:: TASK INSTRUCTIONS ::
Return only the lines from the top of the material through the line marked by "drive, in millimetres.", unaltered.
════════════════════
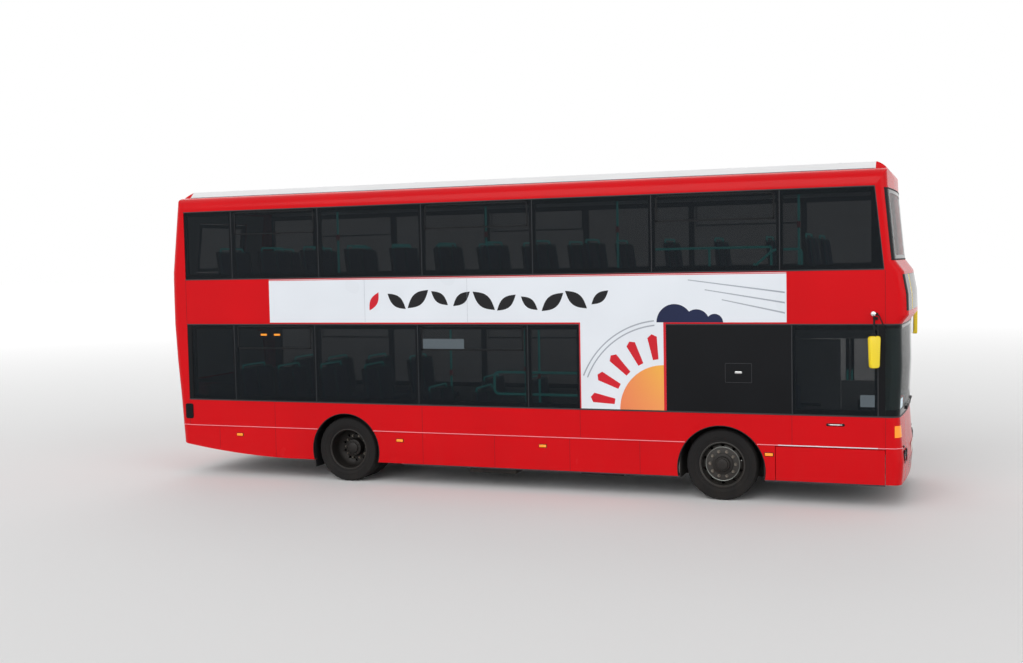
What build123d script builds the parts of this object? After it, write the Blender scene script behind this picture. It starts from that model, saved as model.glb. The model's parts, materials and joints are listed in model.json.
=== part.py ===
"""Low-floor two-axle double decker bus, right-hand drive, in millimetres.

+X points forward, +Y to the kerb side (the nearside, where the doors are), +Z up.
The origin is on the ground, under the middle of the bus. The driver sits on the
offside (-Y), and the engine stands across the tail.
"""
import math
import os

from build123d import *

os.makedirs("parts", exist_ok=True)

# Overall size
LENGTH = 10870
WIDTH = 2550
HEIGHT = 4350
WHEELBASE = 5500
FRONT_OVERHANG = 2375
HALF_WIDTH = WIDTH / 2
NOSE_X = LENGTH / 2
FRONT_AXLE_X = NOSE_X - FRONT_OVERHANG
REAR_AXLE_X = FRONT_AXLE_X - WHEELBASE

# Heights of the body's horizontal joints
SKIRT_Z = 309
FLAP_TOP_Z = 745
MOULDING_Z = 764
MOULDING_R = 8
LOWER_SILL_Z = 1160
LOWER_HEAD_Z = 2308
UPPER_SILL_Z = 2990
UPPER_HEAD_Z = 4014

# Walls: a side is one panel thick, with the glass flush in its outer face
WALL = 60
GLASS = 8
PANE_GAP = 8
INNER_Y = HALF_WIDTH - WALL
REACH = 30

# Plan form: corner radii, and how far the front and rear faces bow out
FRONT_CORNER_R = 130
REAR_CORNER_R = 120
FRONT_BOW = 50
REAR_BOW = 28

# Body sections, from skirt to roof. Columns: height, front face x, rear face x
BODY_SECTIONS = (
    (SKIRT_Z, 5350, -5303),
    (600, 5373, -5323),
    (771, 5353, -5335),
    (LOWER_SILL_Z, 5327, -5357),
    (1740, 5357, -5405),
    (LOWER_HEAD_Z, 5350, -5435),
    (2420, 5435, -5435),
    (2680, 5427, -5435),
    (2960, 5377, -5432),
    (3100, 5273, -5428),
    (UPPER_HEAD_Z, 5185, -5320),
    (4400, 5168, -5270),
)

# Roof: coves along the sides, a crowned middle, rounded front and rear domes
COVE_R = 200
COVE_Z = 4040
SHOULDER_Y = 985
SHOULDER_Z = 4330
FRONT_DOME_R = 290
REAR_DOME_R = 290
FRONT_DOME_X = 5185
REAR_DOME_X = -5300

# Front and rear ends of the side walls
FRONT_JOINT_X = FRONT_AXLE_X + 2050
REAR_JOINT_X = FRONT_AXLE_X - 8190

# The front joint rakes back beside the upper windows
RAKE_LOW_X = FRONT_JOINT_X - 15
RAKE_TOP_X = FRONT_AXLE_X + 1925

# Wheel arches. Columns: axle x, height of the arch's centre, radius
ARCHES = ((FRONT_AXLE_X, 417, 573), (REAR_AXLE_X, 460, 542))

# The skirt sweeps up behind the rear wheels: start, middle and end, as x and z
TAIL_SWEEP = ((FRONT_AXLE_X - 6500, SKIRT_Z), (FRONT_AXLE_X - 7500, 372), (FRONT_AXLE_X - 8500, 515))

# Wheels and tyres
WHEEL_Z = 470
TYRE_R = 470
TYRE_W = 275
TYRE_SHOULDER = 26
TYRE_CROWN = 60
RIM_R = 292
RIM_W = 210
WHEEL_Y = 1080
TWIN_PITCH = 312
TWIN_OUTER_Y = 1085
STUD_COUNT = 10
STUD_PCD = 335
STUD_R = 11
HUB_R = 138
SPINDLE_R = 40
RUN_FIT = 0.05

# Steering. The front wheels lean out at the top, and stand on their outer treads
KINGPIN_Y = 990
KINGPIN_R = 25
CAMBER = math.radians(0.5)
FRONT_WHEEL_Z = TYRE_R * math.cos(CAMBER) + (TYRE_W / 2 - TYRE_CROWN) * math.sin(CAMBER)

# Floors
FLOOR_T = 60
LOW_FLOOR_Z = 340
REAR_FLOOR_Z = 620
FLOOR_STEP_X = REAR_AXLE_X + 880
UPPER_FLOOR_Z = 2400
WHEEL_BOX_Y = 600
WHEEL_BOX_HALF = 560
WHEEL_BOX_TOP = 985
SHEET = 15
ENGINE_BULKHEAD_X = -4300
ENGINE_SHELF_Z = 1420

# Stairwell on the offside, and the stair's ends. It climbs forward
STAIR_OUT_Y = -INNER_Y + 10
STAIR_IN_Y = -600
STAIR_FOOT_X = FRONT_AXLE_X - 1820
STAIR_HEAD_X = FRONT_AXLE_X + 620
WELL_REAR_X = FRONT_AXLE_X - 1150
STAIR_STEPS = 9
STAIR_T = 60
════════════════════
:: COMPLETE OUTPUT ::
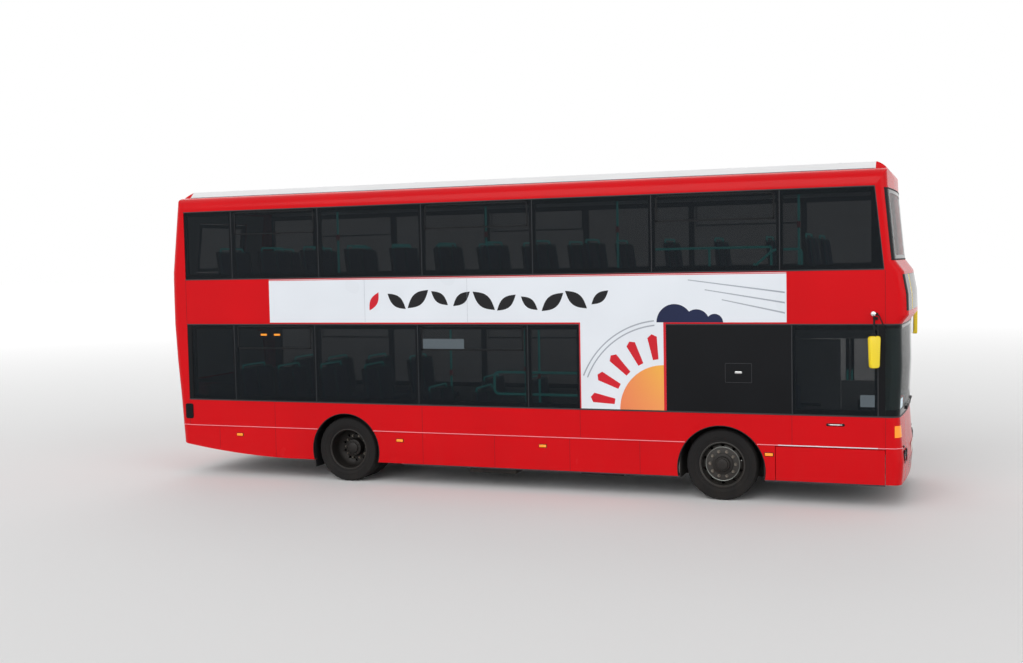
What build123d script builds the parts of this object? After it, write the Blender scene script behind this picture. It starts from that model, saved as model.glb. The model's parts, materials and joints are listed in model.json.
=== part.py ===
"""Low-floor two-axle double decker bus, right-hand drive, in millimetres.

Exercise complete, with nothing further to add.